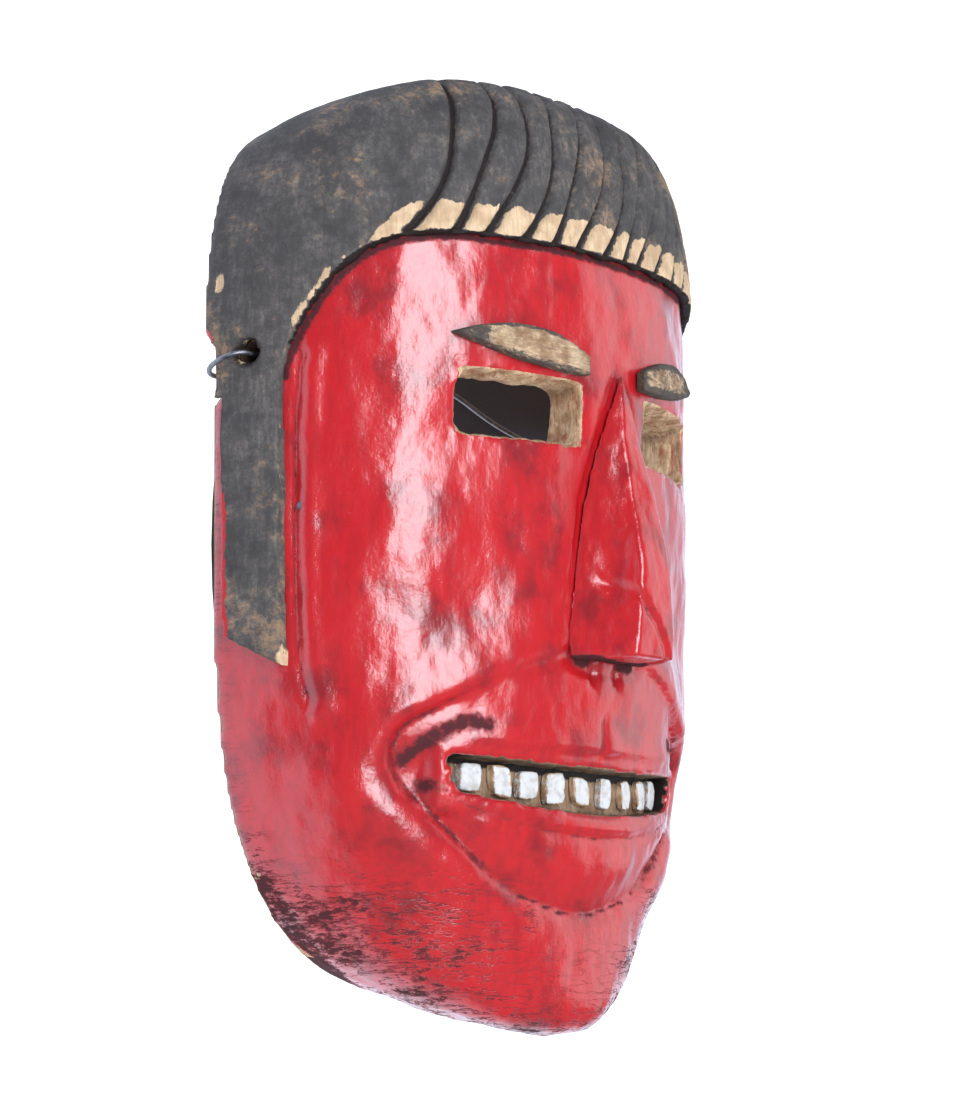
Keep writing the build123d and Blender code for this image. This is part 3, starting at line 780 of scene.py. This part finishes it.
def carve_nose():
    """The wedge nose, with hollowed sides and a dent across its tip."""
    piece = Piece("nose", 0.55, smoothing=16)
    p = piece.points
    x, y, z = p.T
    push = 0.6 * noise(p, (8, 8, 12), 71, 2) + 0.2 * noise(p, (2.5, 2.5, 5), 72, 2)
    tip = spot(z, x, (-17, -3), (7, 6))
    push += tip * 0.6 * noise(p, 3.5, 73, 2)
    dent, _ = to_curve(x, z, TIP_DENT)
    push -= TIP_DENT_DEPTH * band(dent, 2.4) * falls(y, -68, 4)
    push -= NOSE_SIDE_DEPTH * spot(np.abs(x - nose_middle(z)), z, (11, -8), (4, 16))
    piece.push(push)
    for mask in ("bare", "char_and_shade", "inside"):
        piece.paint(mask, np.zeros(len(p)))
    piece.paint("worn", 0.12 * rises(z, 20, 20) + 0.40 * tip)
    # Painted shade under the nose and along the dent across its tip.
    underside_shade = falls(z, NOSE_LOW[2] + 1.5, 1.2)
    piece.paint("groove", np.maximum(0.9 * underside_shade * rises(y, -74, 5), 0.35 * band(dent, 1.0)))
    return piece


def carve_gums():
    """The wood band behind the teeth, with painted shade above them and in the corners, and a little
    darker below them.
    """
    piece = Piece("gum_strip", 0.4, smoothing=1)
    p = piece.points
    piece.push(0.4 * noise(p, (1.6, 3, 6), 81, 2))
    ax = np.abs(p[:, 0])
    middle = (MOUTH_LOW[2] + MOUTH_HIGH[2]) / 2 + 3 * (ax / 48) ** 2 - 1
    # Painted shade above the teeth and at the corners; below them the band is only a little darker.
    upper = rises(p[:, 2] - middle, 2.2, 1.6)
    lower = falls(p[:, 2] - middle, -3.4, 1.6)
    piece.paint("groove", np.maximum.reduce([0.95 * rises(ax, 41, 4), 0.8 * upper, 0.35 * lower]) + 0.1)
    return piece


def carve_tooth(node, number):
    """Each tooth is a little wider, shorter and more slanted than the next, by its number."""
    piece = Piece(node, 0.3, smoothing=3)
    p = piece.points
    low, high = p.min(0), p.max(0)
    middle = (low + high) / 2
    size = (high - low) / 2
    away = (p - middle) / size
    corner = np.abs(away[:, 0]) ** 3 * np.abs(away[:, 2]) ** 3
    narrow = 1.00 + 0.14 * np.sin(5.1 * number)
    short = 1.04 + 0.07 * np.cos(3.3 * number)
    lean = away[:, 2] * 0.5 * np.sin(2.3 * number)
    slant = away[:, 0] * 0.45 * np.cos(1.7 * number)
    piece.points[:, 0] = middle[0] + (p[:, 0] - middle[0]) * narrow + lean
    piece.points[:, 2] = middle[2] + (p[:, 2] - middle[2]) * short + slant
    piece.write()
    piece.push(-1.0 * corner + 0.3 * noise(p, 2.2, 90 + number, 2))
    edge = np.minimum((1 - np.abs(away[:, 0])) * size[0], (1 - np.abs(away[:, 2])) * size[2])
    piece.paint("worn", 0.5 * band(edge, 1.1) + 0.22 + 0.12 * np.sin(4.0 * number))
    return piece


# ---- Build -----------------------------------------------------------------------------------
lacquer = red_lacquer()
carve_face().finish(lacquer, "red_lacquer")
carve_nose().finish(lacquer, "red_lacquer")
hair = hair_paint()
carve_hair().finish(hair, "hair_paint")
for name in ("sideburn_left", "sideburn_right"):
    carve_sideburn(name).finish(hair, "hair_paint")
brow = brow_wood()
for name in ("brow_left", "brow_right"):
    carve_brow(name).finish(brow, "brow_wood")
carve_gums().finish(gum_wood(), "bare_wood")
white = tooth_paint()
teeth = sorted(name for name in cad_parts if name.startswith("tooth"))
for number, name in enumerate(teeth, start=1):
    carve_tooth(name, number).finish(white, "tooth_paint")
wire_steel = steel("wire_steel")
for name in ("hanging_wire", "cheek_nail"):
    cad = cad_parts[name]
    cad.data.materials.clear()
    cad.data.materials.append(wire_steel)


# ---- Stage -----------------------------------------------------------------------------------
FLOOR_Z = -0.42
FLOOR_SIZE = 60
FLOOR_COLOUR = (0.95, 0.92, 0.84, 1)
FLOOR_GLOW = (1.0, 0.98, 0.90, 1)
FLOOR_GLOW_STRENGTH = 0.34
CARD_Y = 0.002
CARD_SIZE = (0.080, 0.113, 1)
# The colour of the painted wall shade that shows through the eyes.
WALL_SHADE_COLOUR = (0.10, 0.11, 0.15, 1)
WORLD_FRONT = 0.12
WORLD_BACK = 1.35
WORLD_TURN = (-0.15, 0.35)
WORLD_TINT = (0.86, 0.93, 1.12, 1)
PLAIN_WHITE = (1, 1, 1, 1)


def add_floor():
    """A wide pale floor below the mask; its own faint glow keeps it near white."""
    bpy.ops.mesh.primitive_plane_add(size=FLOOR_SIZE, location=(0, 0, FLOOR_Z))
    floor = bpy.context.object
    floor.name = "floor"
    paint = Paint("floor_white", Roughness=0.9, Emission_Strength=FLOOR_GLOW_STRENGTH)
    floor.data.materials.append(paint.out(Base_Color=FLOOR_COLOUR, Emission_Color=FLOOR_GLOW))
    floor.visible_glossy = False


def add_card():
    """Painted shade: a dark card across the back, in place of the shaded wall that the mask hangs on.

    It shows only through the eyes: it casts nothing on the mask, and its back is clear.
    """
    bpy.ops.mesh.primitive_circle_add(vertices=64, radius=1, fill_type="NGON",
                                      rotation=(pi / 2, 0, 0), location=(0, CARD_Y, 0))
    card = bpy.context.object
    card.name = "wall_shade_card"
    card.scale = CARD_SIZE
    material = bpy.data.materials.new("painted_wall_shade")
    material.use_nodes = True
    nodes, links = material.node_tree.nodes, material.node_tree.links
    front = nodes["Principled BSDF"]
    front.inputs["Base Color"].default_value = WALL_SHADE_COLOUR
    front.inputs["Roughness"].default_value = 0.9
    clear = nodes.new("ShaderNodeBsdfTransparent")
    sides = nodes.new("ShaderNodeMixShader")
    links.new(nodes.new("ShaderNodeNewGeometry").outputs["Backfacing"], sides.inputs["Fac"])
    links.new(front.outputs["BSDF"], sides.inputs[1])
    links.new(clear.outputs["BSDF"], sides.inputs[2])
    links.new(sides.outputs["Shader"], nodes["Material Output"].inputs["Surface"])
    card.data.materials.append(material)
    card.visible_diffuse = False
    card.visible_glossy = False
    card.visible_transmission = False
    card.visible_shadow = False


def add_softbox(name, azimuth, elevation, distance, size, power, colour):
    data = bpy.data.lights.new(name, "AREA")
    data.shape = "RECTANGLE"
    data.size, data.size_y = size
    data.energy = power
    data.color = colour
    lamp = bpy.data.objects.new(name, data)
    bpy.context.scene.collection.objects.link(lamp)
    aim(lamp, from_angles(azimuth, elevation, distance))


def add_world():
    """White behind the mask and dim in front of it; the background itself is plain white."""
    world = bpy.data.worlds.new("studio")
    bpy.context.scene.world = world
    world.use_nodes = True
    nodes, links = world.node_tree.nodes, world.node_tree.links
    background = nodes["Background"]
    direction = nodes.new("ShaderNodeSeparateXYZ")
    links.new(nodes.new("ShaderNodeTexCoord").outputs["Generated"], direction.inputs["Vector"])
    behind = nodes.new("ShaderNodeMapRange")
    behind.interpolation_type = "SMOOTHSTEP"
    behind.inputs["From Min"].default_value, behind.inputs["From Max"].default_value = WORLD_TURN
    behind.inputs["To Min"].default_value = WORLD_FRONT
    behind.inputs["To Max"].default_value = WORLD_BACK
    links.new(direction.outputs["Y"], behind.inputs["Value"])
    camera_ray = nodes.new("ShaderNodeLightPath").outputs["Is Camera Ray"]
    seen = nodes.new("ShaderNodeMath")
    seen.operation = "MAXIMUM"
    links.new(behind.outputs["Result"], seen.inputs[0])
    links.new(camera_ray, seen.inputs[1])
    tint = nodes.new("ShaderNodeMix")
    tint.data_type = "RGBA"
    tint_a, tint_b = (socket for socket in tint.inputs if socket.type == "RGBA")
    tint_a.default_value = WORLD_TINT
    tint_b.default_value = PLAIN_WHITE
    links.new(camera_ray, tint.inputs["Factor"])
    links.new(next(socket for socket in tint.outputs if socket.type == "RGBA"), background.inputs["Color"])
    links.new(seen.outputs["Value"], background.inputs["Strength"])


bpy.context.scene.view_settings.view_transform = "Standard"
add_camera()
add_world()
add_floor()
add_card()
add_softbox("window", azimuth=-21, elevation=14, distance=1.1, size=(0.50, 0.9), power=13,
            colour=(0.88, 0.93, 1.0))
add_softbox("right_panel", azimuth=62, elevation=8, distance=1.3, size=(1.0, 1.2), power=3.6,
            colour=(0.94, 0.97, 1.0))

****************

Requirements
What is the number of lines above that hold the string "scene"? Answer with that number alone.

In response
4